Abstract

In this chapter, I demonstrate how Cultural Historical Activity Theory (CHAT) perspectives can extend inquiry and practice to transform higher education in equity-oriented directions. My aims are to (1) show CHAT’s affordances to enhance research and practice about equity-oriented organizational and systems change and (2) provide tools for researchers to apply CHAT to study (in)equity in higher education organizations and systems. After a brief orientation to CHAT, I examine how studies of two interventions identified organizational dynamics and possibilities for equity-oriented transformation to advance migrant students’ postsecondary opportunities and to build the capacity of postsecondary personnel to promote equitable student outcomes. Subsequently, I employ CHAT to analyze primary ethnographic data about undergraduate geoscience fieldwork that also involved an intervention to promote equity and inclusion in this setting.
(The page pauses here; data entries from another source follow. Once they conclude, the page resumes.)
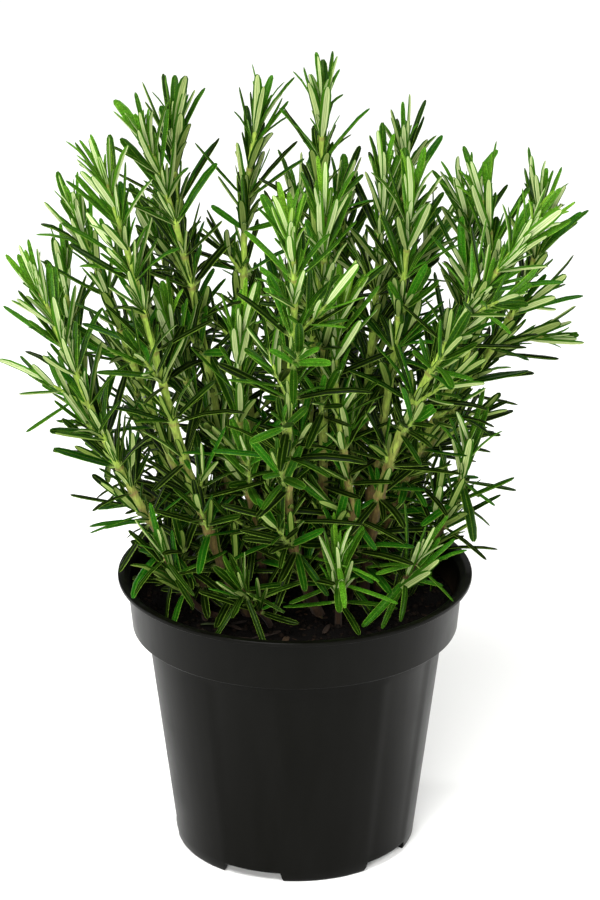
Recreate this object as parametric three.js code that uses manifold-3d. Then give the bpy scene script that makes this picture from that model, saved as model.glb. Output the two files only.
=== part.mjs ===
// A potted rosemary plant: a black moulded nursery pot, its soil, and a clump of rooted leafy stems.
// Millimetres, +Z up. The origin is on the ground at the pot's axis, and the viewer stands at -Y.

import * as THREE from 'three';
import { mergeVertices } from 'three/addons/utils/BufferGeometryUtils.js';
import Module from 'manifold-3d';

const wasm = await Module();
wasm.setup();

// Pot
const potHeight = 114;
const potSides = 40;
const lipRadius = 70;
const lipInnerRadius = 67.2;
const lipThickness = 1.6;
const lipRound = 0.7;
const collarTopRadius = 66.4;
const collarBottomRadius = 64.4;
const collarBottomZ = 92;
const bodyTopRadius = 58.9;
const bodyTopZ = 91;
const bodyBottomRadius = 47.7;
const baseEdgeRound = 1.6;
const footOuterRadius = 46.9;
const footInnerRadius = 44.6;
const footHeight = 4;
const wall = 1.4;
const floorThickness = 1.5;

// Five notches let water out under the foot, each below a shallow flute in the side of the pot
const notchCount = 5;
const firstNotchAngle = THREE.MathUtils.degToRad(-21);
const notchTopHalfWidth = 11.6;
const notchSlant = 1.3;
const notchSolePast = 1;
const fluteAngle = THREE.MathUtils.degToRad(30);
const fluteDepth = 0.5;
const fluteBottomZ = 5;
const fluteTopZ = 87;
const fluteSides = 4;
const flutePast = 15;

// Drain holes in the floor
const drainRadius = 4;
const drainRing = 29;
const drainSides = 8;

// Soil
const soilTopZ = 100;
const soilRelief = 0.7;
const soilSides = 20;
const soilRings = [56, 46, 35, 23, 11];
const seatGap = 0.3;
const rootDepth = 10;
const rootCollar = 1.5;
const holeSides = 4;
const holeClearance = 1.1;

// Stems
const stemSides = 4;
const stemStep = 24;
const stemTipRadius = 0.8;
const stemTipLength = 3;

// Leaves: a three-sided needle, whose widest ring stands part of the way along it
const leafSides = 3;
const leafWideRadius = 1.9;
const leafWideAt = 0.6;
const leafFlatness = 0.55;
const leafNeck = 0.12;
const leafHalfWidth = leafWideRadius * Math.sin(Math.PI / leafSides);
const leafGap = 0.35;
const aboveSoil = 3;
const aboveRim = 3;
const insideRim = 7;
const halfWidthLimit = 113.5;
const halfDepthLimit = 83;
const topLimit = 326;

// How the leaf pairs change from a stem's tip downward: millimetres along it, degrees away from it
const growth = {
  firstPair: 2, bareFoot: 9,
  tipSpacing: 4, moreSpacing: 9, spacingOver: 34, spacingJitter: 3,
  tipSpread: 12, moreSpread: 68, spreadOver: 60, spreadJitter: 9,
  tipLength: 21, moreLength: 7, lengthOver: 26, lengthJitter: 2.5,
  tipCurl: -0.03, moreCurl: 0.1, curlJitter: 0.05,
  turnJitter: 0.22,
};

// Ways to bend a leaf clear of a neighbour, tried in order: radians round the stem, radians away from it,
// and a share of its length
const dodges = [
  [0, 0, 1], [0.35, 0, 1], [-0.35, 0, 1], [0, -0.25, 1], [0, 0.25, 1], [0.6, 0, 0.9], [-0.6, 0, 0.9],
  [0.3, -0.3, 0.85], [-0.3, -0.3, 0.85], [0, 0, 0.75], [0.5, 0.25, 0.7], [-0.5, 0.25, 0.7], [0, -0.3, 0.6],
];

// Tolerances: vertices nearer than this are one, and two directions less skew than this are parallel
const weldWithin = 1e-4;
const parallelBelow = 1e-9;

// Repeatable draws
const plantSeed = 61;
const drawFor = { turn: 1, azimuth: 2, spread: 3, length: 4, curl: 5, spacing: 6, soil: 7 };
const hashSteps = [7919, 911, 101];
const hashFactors = [0x9e3779b1, 0x85ebca6b, 0xc2b2ae35];

const potMaterial = new THREE.MeshStandardMaterial({ color: 0x23221f, roughness: 0.42, metalness: 0 });
const soilMaterial = new THREE.MeshStandardMaterial({ color: 0x1c1712, roughness: 0.95, metalness: 0 });
const leafMaterial = new THREE.MeshStandardMaterial({ color: 0x3f7a24, roughness: 0.5, metalness: 0 });

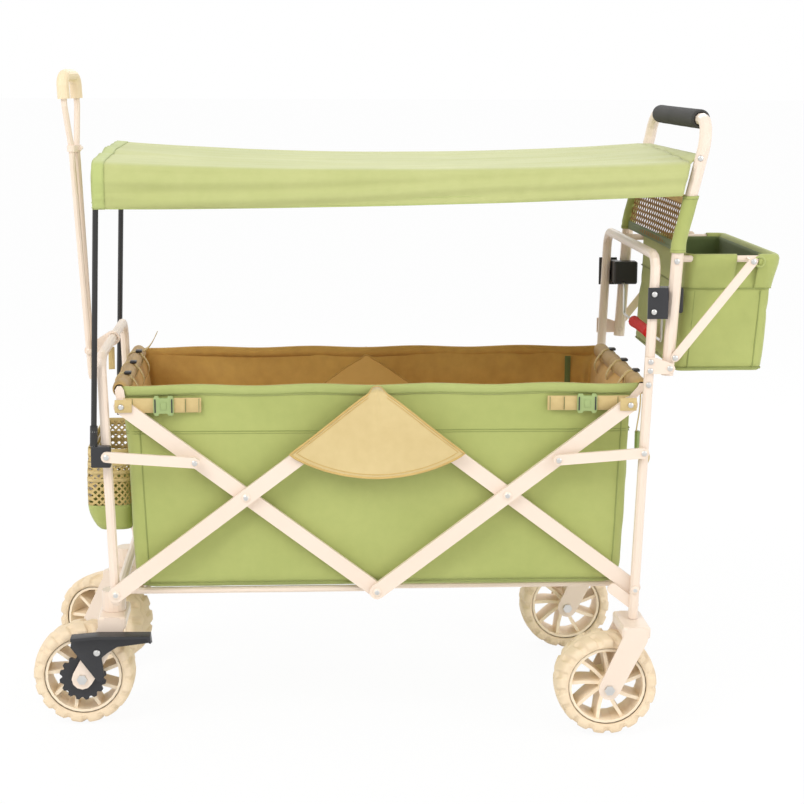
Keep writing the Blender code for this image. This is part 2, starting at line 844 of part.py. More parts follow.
def brake_pedal(name, spot, centre_y, holder, outward):
    """A black foot lever outside the fork: a wide tread with a curved pawl below it."""
    tread = wheel_radius + 0.0770
    pivot = Vector((spot[0] + 0.0245, 0, spot[2] + 0.043))
    face = centre_y + outward * (fork_width / 2 + gap)
    plate = 0.006
    tread_depth = 0.030
    pawl = [(-0.0205, 0.0735), (0.0200, 0.0735), (0.0560, 0.0735), (0.0620, 0.0660),
            (0.0450, 0.0560), (0.0400, 0.0300), (0.0370, 0.0000), (0.0240, -0.0210),
            (0.0170, -0.0170), (0.0180, 0.0060), (0.0080, 0.0300), (-0.0160, 0.0500)]
    outline = [(spot[0] + u, spot[2] + v) for u, v in pawl]
    body = extruded(outline, *sorted((face, face + outward * plate)))
    lip = [(spot[0] - 0.0205, tread - 0.0072), (spot[0] + 0.1000, tread - 0.0072),
           (spot[0] + 0.1215, tread - 0.0190), (spot[0] + 0.1215, tread - 0.0120),
           (spot[0] + 0.1050, tread), (spot[0] - 0.0205, tread)]
    top = extruded(lip, *sorted((face + outward * 0.0002, face + outward * tread_depth)))
    head = domed_rivet(pivot, face + outward * plate, outward, 0.0065, 0.0022)
    body = union(body, top, head)
    piece(name, body, black_plastic, Vector((pivot.x, centre_y, pivot.z)), holder)


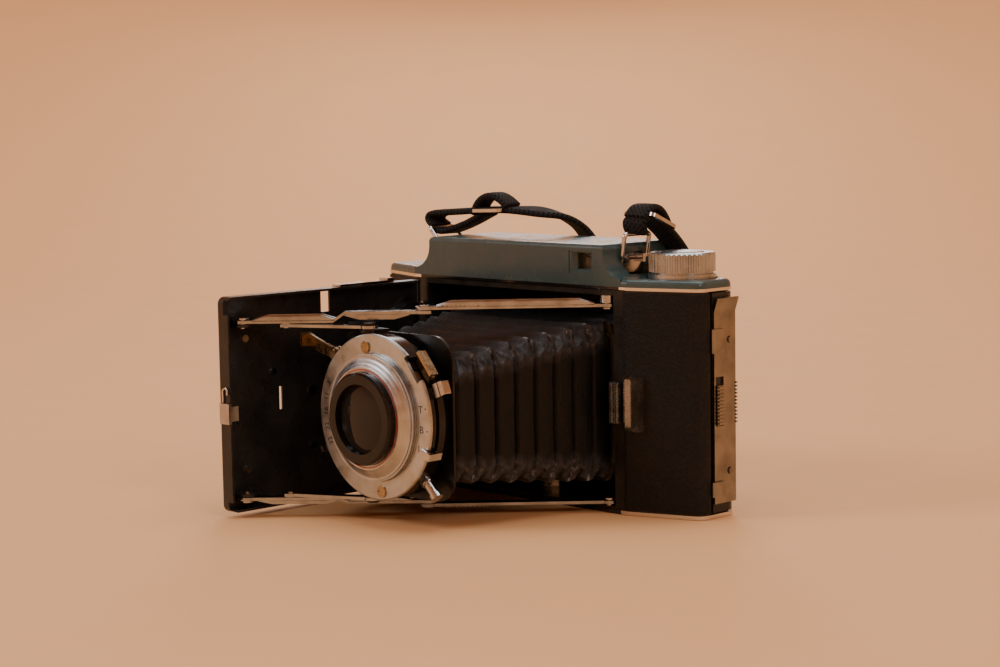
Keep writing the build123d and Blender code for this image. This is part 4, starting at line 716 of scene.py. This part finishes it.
def ring(name, radius, width, y_front, finish, body):
    """A thin painted ring about the lens axis."""
    points, faces = [], []
    steps = 96
    y_back = y_front + 2 * MARK_LIFT
    section = ((radius, y_front), (radius + width, y_front), (radius + width, y_back), (radius, y_back))
    for step in range(steps):
        angle = 2 * math.pi * step / steps
        for reach, y in section:
            points.append((LENS_AXIS.x + reach * math.cos(angle), y, LENS_AXIS.z + reach * math.sin(angle)))
        for index in range(4):
            after = (index + 1) % 4
            here, there = 4 * step, 4 * ((step + 1) % steps)
            faces.append((here + index, here + after, there + after, there + index))
    made = piece_from(name, points, faces, finish)
    smooth(made, flat=True)
    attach(made, body)


RED_RADIUS, RED_WIDTH, RED_FRONT = 16.1 * MM, 0.35 * MM, RING_FRONT - 0.02 * MM
ring("red_ring", RED_RADIUS, RED_WIDTH, RED_FRONT, paint("red_paint", (0.35, 0.02, 0.02)), "lens_unit")

# ---------------------------------------------------------------- backdrop
BOWL_FLAT, BOWL_RADIUS, BOWL_HEIGHT = 0.95, 2.0, 2.6
BOWL_STEPS, BEND_STEPS = 96, 16         # steps round the bowl and up its bend
BACKDROP_COLOUR = (0.74, 0.40, 0.175)


def make_backdrop():
    """One seamless sheet: a flat floor that curves up into a round wall."""
    bend = BOWL_RADIUS - BOWL_FLAT
    outline = [(0.0, 0.0), (BOWL_FLAT / 2, 0.0)]
    for step in range(BEND_STEPS + 1):
        angle = math.pi / 2 * step / BEND_STEPS
        outline.append((BOWL_FLAT + bend * math.sin(angle), bend * (1 - math.cos(angle))))
    outline.append((BOWL_RADIUS, BOWL_HEIGHT))
    points = [(0.0, 0.0, 0.0)]
    for radius, z in outline[1:]:
        for turn in range(BOWL_STEPS):
            angle = 2 * math.pi * turn / BOWL_STEPS
            points.append((radius * math.cos(angle), radius * math.sin(angle), z))
    faces = [(0, 1 + turn, 1 + (turn + 1) % BOWL_STEPS) for turn in range(BOWL_STEPS)]
    for row in range(len(outline) - 2):
        first = 1 + row * BOWL_STEPS
        for turn in range(BOWL_STEPS):
            here, after = first + turn, first + (turn + 1) % BOWL_STEPS
            faces.append((here, here + BOWL_STEPS, after + BOWL_STEPS, after))
    finish = Finish("backdrop", BACKDROP_COLOUR, 0.8)
    finish.rough(finish.noise(30, 3), 0.72, 0.85)
    made = piece_from("backdrop", points, faces, finish)
    smooth(made)


make_backdrop()

place_camera()
light_room()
My ethnographic analysis shows how, compared with more common higher education conceptual perspectives, the application of CHAT offers a finer-grained analysis of cultural practices, how they are generated, and how they are sustained or transformed over time. Therefore, a CHAT analysis of these organizational practices provides more specific ways to understand and transform systemic dynamics of exclusion and power. I conclude with implications about CHAT’s potential to enhance expansive learning, equity-oriented inquiry, and transformation of higher education organizations and systems.